The narrator relates of one day when the priest without his mask brings a woman into the House of the Fetish. The woman has a tattoo across her face in the image of the Fetish and is left prostrate on the floor in front of the fetish itself as the priest leaves. It is implied here that the narrator attempts to engage with the woman (although nothing explicit is described) but is caught by the priest who returns with several tribesmen. They beat him and remove his tongue, causing him to pass out on the floor.

Some time later the narrator learns that another missionary is to be sent to look after the children in Taghaza but that a garrison of twenty French soldiers is to be maintained to ensure the missionary's safety (possibly a result of the narrator's disappearance). Upon learning this, he decides to escape the day before the missionary is due to arrive, steal a rifle and kill him.

In killing the missionary, the narrator intends to instigate a conflict between the French and the Tribe. Although it seems this is not to effect revenge on his captors but to give the tribe a chance to conquer and spread throughout Europe.

Eventually the missionary and his guide appear on the horizon and the narrator fires on them. Wounding his target, the narrator closes in and beats the missionary to death. The narrator comments on how good it feels to strike the face of goodness with his rifle butt. As soon as the new missionary is dead the tribesmen come for the narrator; alerted by his gunfire.

The story ends with the recapture and torture/execution of the narrator. The narrator compares himself to the martyred Christ; asking why the Fetish has forsaken him and declaring his love for the nails which crucify him. When the narrator realizes that the Fetish is not coming to save him and the powers of "good" are winning, he wonders if he's made a mistake and chosen the wrong side. He hastily tries to convert back to the side of good and mercy, but as he babbles his narration ends. The narrative switches to a third person point of view for the closing line: "A fistful of salt fills the mouth of the babbling slave."

==Style==
The style Camus employs in "The Renegade" is representative of the fictional narrator and can sometimes be difficult to decipher. The story is written in the first person perspective and just like the narrator, the language is muddled, disjointed and disorganized; leaving the reader to piece together the facts from the hysterical and neurotic monologue.

==Motifs==
Camus stated: “I do not believe in God and I am not an atheist." In his essay "The Myth of Sisyphus", Camus states that religious faith is a form of suicide; a distraction from the real in which the individual embraces the Absurd and abandons reason and logic. In "The Renegade", Camus portrays the Absurd nature of religion. The events which cause the narrator the most suffering: the loss of his tongue, his presumed execution and his decision to leave his home and travel to Taghaza are all results of him making decisions which to him seem right according to his religious beliefs at the time.
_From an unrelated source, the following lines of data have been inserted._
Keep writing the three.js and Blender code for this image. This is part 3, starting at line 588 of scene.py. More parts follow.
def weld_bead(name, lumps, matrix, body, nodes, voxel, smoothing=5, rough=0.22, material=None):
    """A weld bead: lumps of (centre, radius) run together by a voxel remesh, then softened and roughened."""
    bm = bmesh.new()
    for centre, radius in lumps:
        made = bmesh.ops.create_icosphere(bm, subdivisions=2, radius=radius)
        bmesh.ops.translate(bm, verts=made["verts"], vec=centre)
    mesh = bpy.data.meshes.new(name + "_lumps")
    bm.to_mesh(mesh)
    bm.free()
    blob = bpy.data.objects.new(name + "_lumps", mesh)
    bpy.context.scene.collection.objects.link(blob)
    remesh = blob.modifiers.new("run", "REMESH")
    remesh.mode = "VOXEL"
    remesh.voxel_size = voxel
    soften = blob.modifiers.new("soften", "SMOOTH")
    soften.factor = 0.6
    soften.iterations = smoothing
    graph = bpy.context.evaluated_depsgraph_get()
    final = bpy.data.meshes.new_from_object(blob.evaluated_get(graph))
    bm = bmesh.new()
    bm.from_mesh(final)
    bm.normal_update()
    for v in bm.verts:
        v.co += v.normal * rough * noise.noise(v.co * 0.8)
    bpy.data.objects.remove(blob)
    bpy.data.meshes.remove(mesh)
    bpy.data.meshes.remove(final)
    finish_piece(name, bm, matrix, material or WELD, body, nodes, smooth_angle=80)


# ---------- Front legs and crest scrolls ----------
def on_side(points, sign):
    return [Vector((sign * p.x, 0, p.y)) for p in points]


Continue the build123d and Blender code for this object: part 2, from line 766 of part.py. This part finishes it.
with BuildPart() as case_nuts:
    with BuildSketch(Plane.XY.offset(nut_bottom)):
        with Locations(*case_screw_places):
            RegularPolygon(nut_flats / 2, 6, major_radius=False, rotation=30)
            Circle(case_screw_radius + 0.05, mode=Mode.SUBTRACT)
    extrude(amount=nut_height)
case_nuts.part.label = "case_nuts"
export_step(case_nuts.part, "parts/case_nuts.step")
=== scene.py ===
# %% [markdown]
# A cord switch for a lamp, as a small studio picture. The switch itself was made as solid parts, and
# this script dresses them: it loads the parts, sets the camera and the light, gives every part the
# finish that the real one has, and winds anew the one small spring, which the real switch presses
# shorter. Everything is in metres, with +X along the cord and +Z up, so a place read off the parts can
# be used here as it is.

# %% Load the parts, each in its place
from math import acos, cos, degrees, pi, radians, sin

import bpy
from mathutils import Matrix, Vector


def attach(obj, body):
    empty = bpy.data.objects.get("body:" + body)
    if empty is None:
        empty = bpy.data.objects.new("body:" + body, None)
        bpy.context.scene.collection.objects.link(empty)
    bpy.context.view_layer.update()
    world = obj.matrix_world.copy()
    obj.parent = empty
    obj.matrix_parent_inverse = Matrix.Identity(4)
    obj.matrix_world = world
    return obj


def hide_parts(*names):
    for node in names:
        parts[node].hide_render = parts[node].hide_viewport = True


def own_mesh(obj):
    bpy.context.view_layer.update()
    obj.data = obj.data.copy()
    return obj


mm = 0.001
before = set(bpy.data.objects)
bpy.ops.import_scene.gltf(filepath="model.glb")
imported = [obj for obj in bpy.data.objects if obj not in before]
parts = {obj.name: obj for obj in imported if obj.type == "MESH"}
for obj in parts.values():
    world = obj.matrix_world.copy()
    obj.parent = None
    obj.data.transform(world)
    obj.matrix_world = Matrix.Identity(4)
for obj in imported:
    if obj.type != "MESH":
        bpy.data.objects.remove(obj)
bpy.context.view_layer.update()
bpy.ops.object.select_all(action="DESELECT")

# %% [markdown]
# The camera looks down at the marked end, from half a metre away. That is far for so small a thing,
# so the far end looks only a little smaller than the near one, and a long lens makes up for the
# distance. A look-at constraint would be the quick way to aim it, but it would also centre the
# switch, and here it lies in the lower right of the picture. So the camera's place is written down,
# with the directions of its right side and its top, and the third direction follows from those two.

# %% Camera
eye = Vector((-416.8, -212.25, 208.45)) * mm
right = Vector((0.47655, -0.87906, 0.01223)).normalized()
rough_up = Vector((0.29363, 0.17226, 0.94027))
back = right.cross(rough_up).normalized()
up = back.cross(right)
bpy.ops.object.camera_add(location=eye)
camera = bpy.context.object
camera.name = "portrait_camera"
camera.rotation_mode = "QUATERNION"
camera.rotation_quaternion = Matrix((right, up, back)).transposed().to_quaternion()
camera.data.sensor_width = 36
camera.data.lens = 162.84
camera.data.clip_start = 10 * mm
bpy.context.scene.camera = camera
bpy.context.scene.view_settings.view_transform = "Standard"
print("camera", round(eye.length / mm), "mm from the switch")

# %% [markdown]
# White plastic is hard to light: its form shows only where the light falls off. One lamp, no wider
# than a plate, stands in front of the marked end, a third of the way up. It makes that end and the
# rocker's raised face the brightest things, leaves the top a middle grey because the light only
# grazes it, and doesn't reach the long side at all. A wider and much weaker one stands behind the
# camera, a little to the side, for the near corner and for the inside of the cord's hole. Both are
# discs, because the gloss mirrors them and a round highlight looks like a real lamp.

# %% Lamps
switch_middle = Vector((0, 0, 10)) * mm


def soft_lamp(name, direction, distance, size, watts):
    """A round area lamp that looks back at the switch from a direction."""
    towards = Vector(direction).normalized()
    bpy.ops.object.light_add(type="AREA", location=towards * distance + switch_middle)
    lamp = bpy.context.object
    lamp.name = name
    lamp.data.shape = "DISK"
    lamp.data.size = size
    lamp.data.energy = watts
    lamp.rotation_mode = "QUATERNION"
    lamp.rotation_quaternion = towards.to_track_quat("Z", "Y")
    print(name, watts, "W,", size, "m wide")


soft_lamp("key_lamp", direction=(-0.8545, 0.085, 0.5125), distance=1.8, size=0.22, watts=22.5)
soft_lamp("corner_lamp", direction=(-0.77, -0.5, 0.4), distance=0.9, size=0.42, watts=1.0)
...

There is also the Absurd juxtaposition between the perceived right of religion and the violent and harmful means which the tribe and the narrator use to achieve it. Present also, is the Absurd notion that virtue creates sin. In the house of the Fetish, the Tribe presents the woman to the narrator, the woman submits to him and the tribe do not attempt to stop him but after the narrator has acted on his urges he is immediately and severely punished.

At the end, when the narrator compares himself to Jesus on the cross, there is also the parallel that the narrator's actions will be the cause of further bloodshed.

Throughout the story there are themes of dominance and oppression. The narrator travels to Taghaza with the intention of converting the natives to his own beliefs. Once captured by the tribe the narrator is oppressed physically and mentally by his captors until he bends to their will. At several points, the narrator also says that he wants to be offended, he wants to be oppressed, so that he can fight back and take control of his actions and his life by overcoming the adversities set against him.